▸ Stated goal: Each entry that follows must be output without any deviation.

▸ Extracted records:
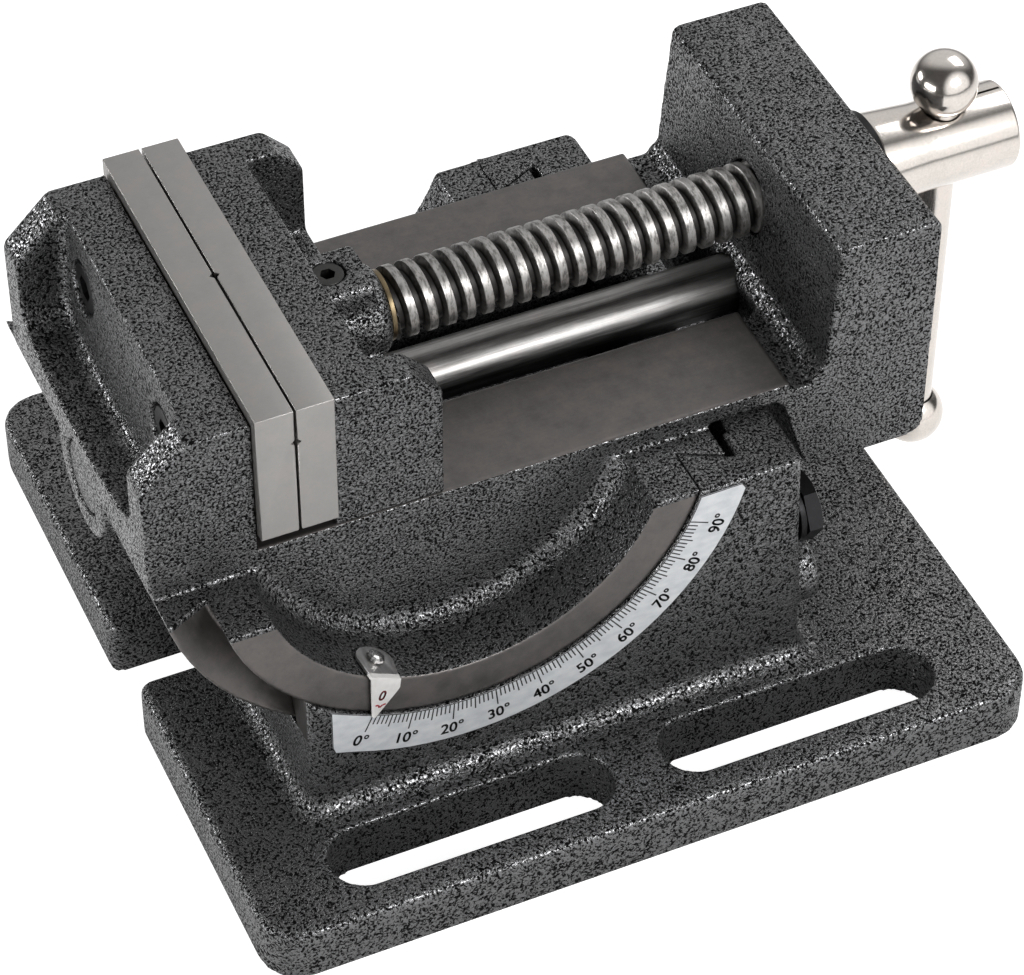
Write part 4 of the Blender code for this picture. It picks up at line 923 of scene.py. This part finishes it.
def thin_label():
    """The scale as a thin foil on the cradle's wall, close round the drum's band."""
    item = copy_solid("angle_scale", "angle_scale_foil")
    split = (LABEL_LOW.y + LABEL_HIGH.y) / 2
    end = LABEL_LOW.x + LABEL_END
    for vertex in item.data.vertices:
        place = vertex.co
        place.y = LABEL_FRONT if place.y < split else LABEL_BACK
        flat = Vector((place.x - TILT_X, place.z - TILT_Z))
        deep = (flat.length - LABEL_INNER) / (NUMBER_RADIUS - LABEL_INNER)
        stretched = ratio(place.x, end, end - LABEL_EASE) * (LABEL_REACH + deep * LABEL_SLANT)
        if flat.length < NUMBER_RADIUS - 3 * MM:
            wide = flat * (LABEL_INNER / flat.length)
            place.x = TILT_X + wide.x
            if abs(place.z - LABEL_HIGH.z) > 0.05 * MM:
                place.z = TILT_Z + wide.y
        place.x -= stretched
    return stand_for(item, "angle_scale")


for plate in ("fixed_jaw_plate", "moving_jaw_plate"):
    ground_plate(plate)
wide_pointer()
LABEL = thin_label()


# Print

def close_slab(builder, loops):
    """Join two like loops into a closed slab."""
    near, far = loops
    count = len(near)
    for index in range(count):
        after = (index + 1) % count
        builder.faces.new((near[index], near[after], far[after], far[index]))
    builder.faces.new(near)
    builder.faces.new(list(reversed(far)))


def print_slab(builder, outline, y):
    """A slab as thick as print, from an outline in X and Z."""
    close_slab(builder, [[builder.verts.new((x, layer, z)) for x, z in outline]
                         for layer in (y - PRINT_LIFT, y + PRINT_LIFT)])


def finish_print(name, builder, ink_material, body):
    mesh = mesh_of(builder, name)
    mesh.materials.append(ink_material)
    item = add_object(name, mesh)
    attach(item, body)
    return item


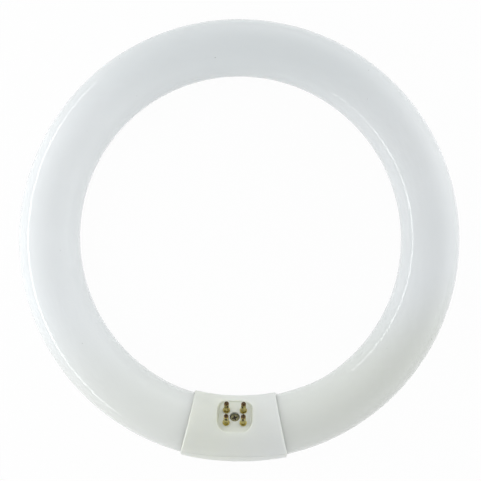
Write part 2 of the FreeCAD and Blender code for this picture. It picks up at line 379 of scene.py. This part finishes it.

▸ Completed task:
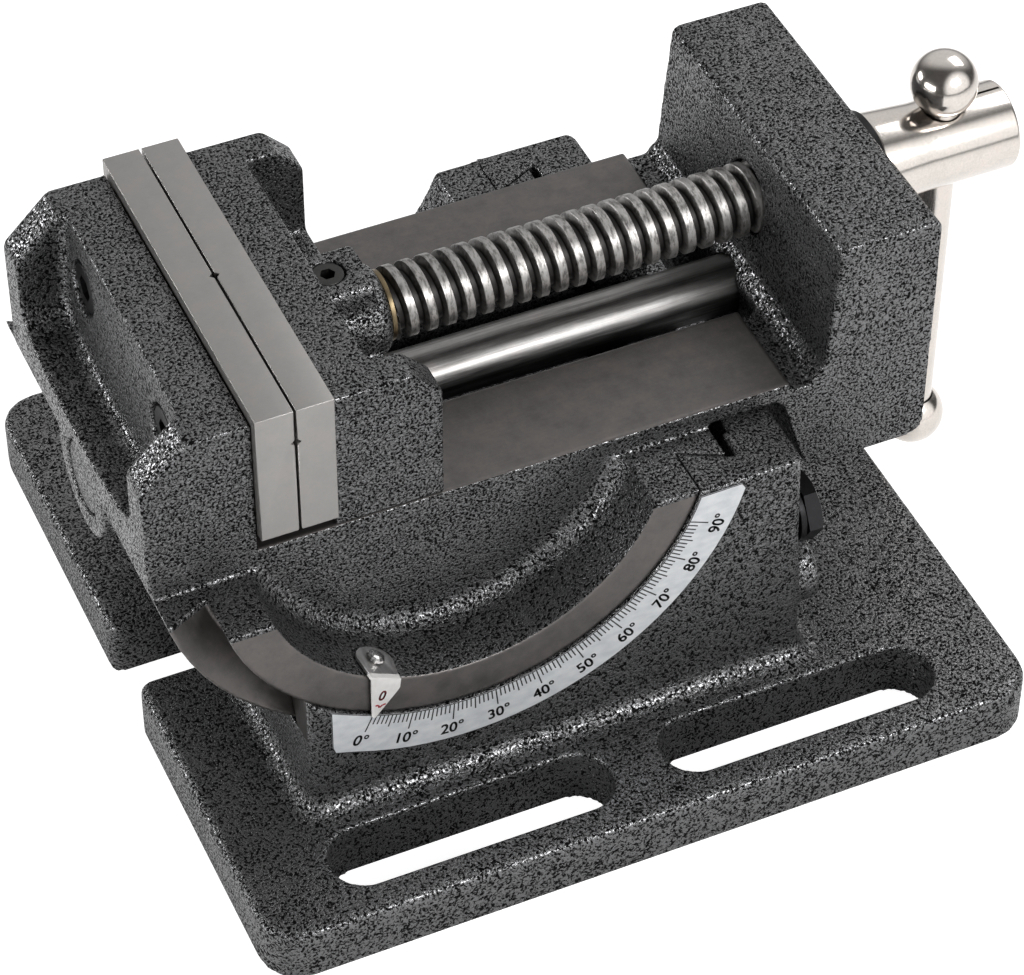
Write part 4 of the Blender code for this picture. It picks up at line 923 of scene.py. This part finishes it.
def thin_label():
    """The scale as a thin foil on the cradle's wall, close round the drum's band."""
    item = copy_solid("angle_scale", "angle_scale_foil")
    split = (LABEL_LOW.y + LABEL_HIGH.y) / 2
    end = LABEL_LOW.x + LABEL_END
    for vertex in item.data.vertices:
        place = vertex.co
        place.y = LABEL_FRONT if place.y < split else LABEL_BACK
        flat = Vector((place.x - TILT_X, place.z - TILT_Z))
        deep = (flat.length - LABEL_INNER) / (NUMBER_RADIUS - LABEL_INNER)
        stretched = ratio(place.x, end, end - LABEL_EASE) * (LABEL_REACH + deep * LABEL_SLANT)
        if flat.length < NUMBER_RADIUS - 3 * MM:
            wide = flat * (LABEL_INNER / flat.length)
            place.x = TILT_X + wide.x
            if abs(place.z - LABEL_HIGH.z) > 0.05 * MM:
                place.z = TILT_Z + wide.y
        place.x -= stretched
    return stand_for(item, "angle_scale")


for plate in ("fixed_jaw_plate", "moving_jaw_plate"):
    ground_plate(plate)
wide_pointer()
LABEL = thin_label()


# Print

def close_slab(builder, loops):
    """Join two like loops into a closed slab."""
    near, far = loops
    count = len(near)
    for index in range(count):
        after = (index + 1) % count
        builder.faces.new((near[index], near[after], far[after], far[index]))
    builder.faces.new(near)
    builder.faces.new(list(reversed(far)))


def print_slab(builder, outline, y):
    """A slab as thick as print, from an outline in X and Z."""
    close_slab(builder, [[builder.verts.new((x, layer, z)) for x, z in outline]
                         for layer in (y - PRINT_LIFT, y + PRINT_LIFT)])


def finish_print(name, builder, ink_material, body):
    mesh = mesh_of(builder, name)
    mesh.materials.append(ink_material)
    item = add_object(name, mesh)
    attach(item, body)
    return item


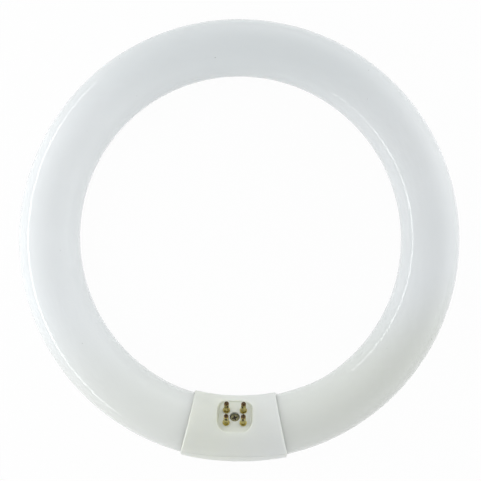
Write part 2 of the FreeCAD and Blender code for this picture. It picks up at line 379 of scene.py. This part finishes it.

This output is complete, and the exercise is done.